Author: Andy Knight, 16 September 2021

It’s a typical September day, thick fog followed by hot sunshine. A breeze creates ripples on the pool of the Psalm 23 Garden. Around it, the planting is being summoned into being. It is hard to believe that this little place hasn’t been here forever. It exudes permanence, solidity, peace. 

But we are still in a building site. Every kind of construction vehicle known to mankind is here, driving slowly, delivering, building, carrying, beeping. Yet, the Psalm 23 Garden exudes peace among the noise and clamour. 
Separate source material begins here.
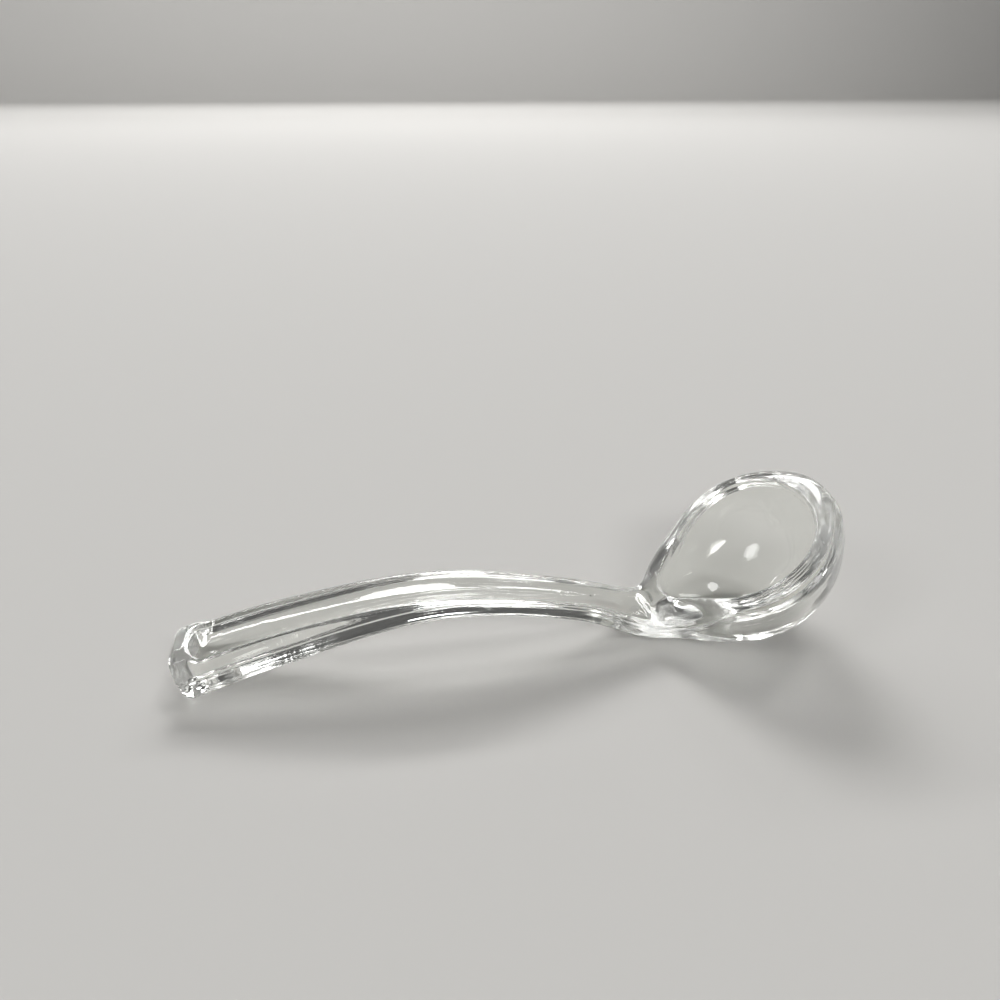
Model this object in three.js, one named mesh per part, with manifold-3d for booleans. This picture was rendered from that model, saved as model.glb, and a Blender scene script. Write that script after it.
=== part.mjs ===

BBC Radio 4’s Sunday programme have been and gone, their coverage airing this Sunday at 8.10am. Journalists are calling from radio stations, newspapers and magazines around the country. Everyone wants to interview designer Sarah Eberle, to know more about this beautiful garden, its ethos and its aim.  

Everyone stops and looks at the garden, contractors, designers, stall holders, all in high-vis and steel toe-capped boots, seasoned professionals who know an outstanding garden when they see one. I don’t need to say much. The garden speaks for itself. 

‘It’s an oasis of calm,’ said one observer. ‘I want to always swim in that pool,’ said another. ‘I feel so peaceful when I look at it,’ said a lady. Great comments, and we’re not finished yet. What will people say then?

The bees and butterflies are also out in force. If you could hear them over the beeping vehicles, the air would be thick with the thrumming of the bees. A ladybird larvae crawls over my laptop as I write, looking for blackfly to eat. I welcome it, and quietly wish it luck. 

It’s been a three-year journey to get to this point. There were many dark days (and nights) when I wondered if the garden would ever become real. Now that we are just 72 hours from the Show, it feels instead, like the most relevant garden imaginable. Never before has Psalm 23 had the emotional resonance that it does now. How could this garden not exist?